Start of Data lines
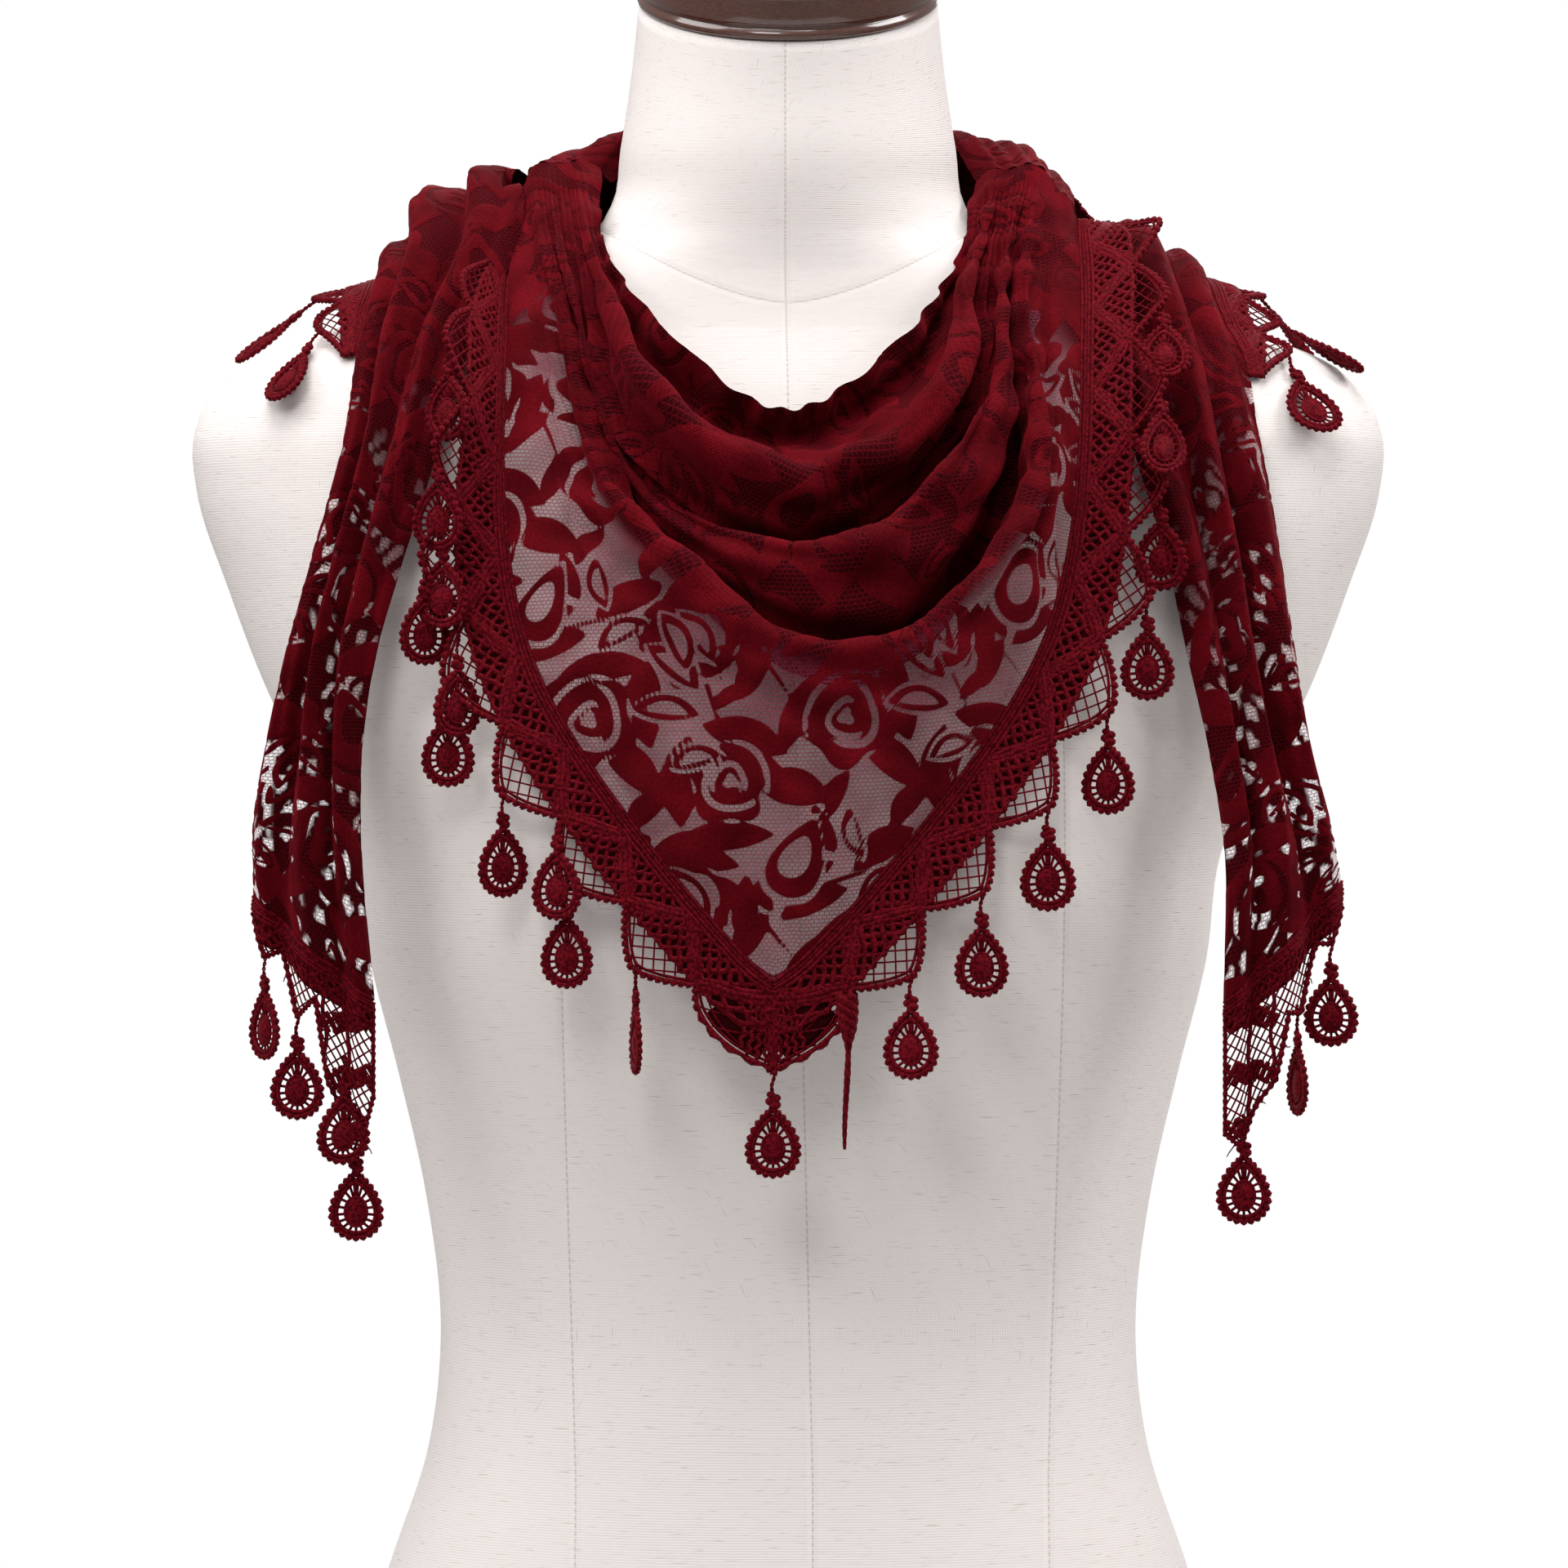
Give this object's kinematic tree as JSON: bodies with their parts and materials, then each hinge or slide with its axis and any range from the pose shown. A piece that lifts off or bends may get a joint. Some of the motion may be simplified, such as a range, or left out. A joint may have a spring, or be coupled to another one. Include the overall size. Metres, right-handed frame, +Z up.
{
  "type": "lace shawl on dress form",
  "caption": "Triangular lace shawl with crocheted scalloped edging and hanging drops, draped as a cowl over a limbless dress form that stands on its flat base.",
  "frame": {"origin": "middle of the dress form's flat base, on the surface it stands on", "axes": "+Z up, -Y towards the front of the form, +X towards the right as seen from the front"},
  "size_m": [0.404, 0.2475, 0.6931],
  "materials": {
    "linen": "matte woven linen",
    "lacquered_wood": "glossy dark lacquer",
    "lace": "matte cotton lace",
    "crochet_edging": "matte crocheted cotton"
  },
  "bodies": {
    "root": {"form_torso": "linen", "form_neck_cap": "lacquered_wood", "shawl_bib": "lace", "shawl_wrap_under": "lace", "shawl_wrap_over": "lace", "shawl_tail_left": "lace", "shawl_tail_right": "lace", "trim_bib_left": "crochet_edging", "trim_bib_right": "crochet_edging", "trim_back_over": "crochet_edging", "trim_back_under": "crochet_edging", "trim_tail_left": "crochet_edging", "trim_tail_right": "crochet_edging"}
  },
  "joints": []
}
End of Data lines
# What you will do:
Copy all the lines, exactly.

# Reply:
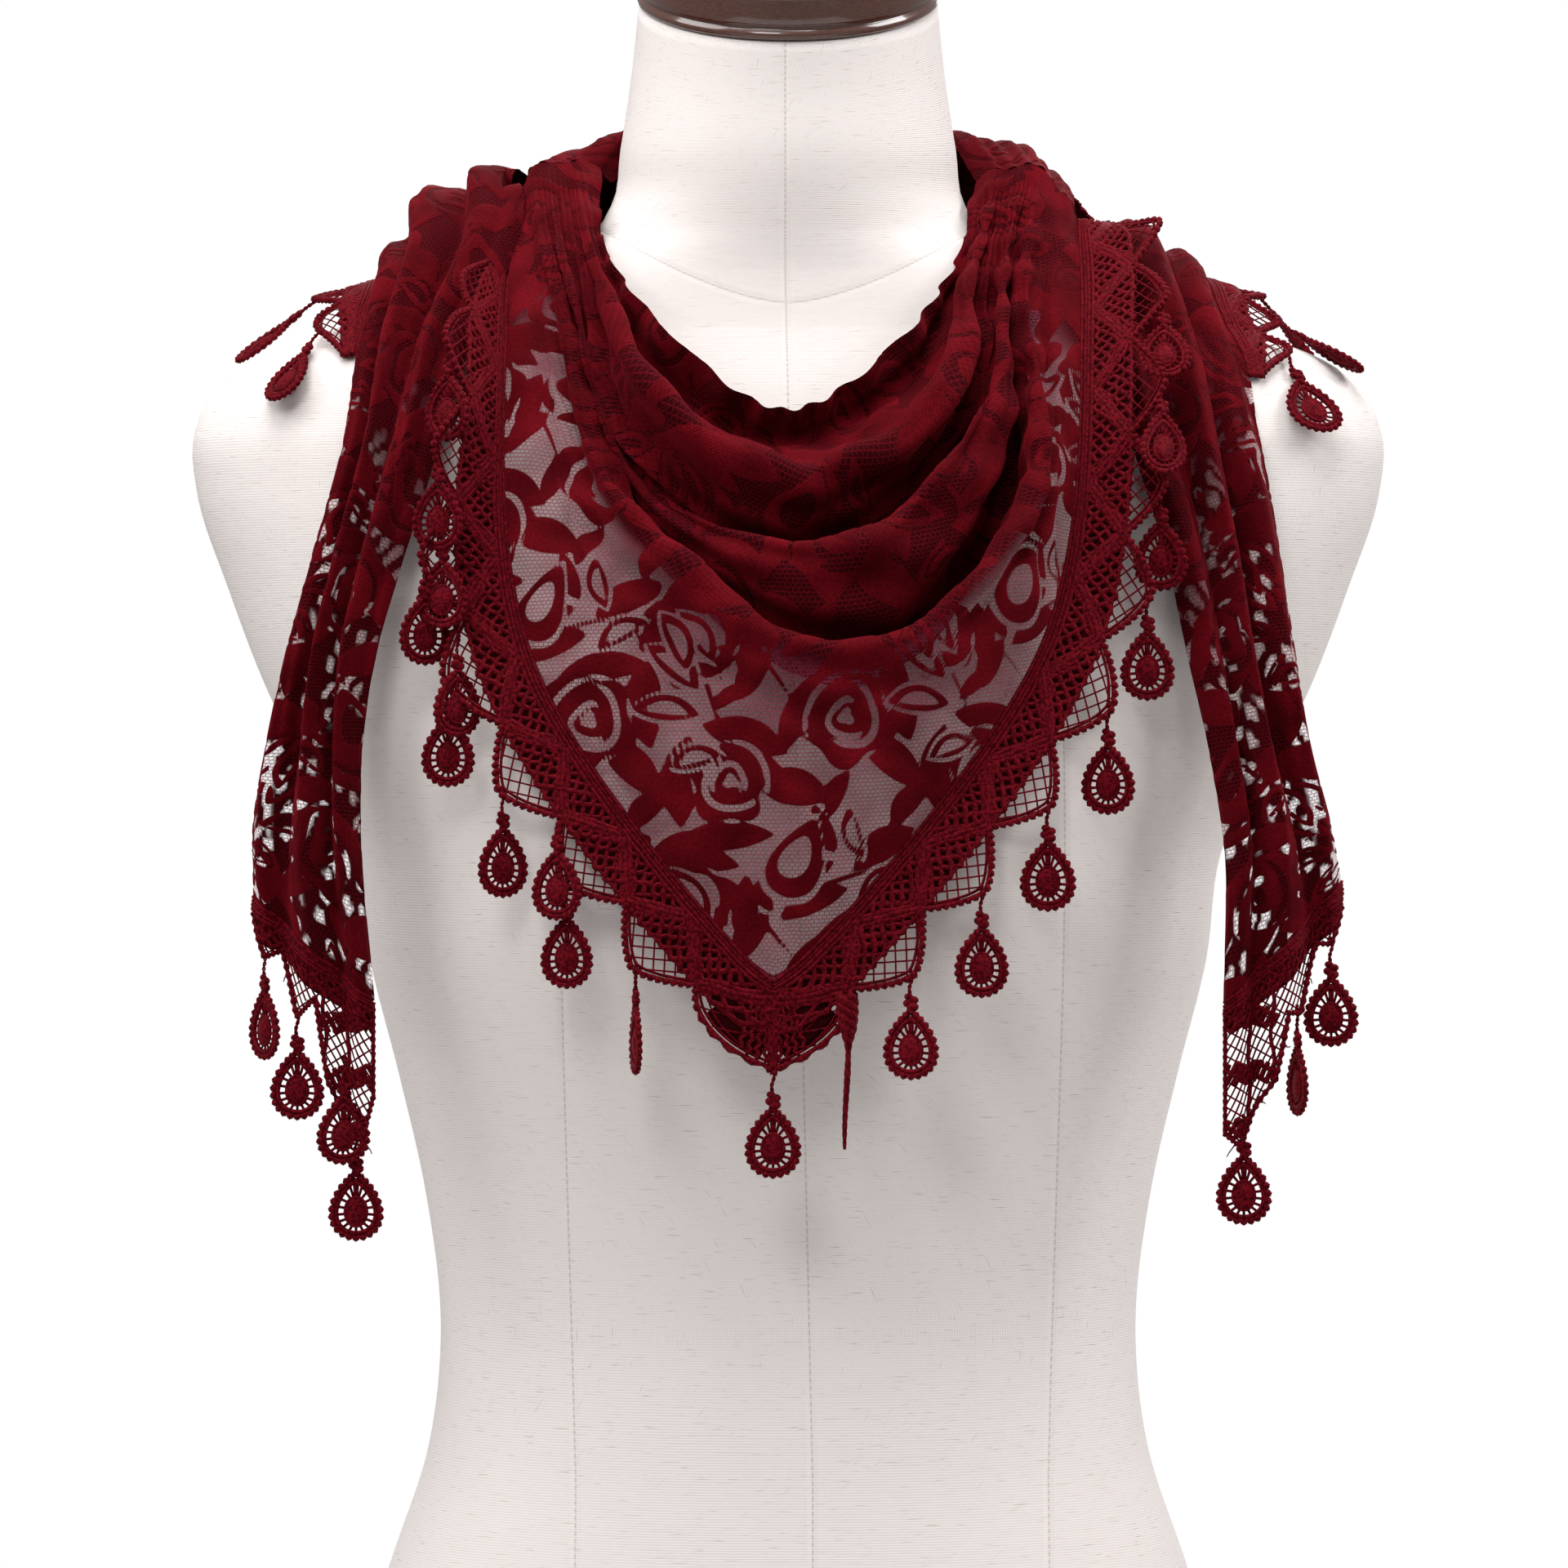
Give this object's kinematic tree as JSON: bodies with their parts and materials, then each hinge or slide with its axis and any range from the pose shown. A piece that lifts off or bends may get a joint. Some of the motion may be simplified, such as a range, or left out. A joint may have a spring, or be coupled to another one. Include the overall size. Metres, right-handed frame, +Z up.
{
  "type": "lace shawl on dress form",
  "caption": "Triangular lace shawl with crocheted scalloped edging and hanging drops, draped as a cowl over a limbless dress form that stands on its flat base.",
  "frame": {"origin": "middle of the dress form's flat base, on the surface it stands on", "axes": "+Z up, -Y towards the front of the form, +X towards the right as seen from the front"},
  "size_m": [0.404, 0.2475, 0.6931],
  "materials": {
    "linen": "matte woven linen",
    "lacquered_wood": "glossy dark lacquer",
    "lace": "matte cotton lace",
    "crochet_edging": "matte crocheted cotton"
  },
  "bodies": {
    "root": {"form_torso": "linen", "form_neck_cap": "lacquered_wood", "shawl_bib": "lace", "shawl_wrap_under": "lace", "shawl_wrap_over": "lace", "shawl_tail_left": "lace", "shawl_tail_right": "lace", "trim_bib_left": "crochet_edging", "trim_bib_right": "crochet_edging", "trim_back_over": "crochet_edging", "trim_back_under": "crochet_edging", "trim_tail_left": "crochet_edging", "trim_tail_right": "crochet_edging"}
  },
  "joints": []
}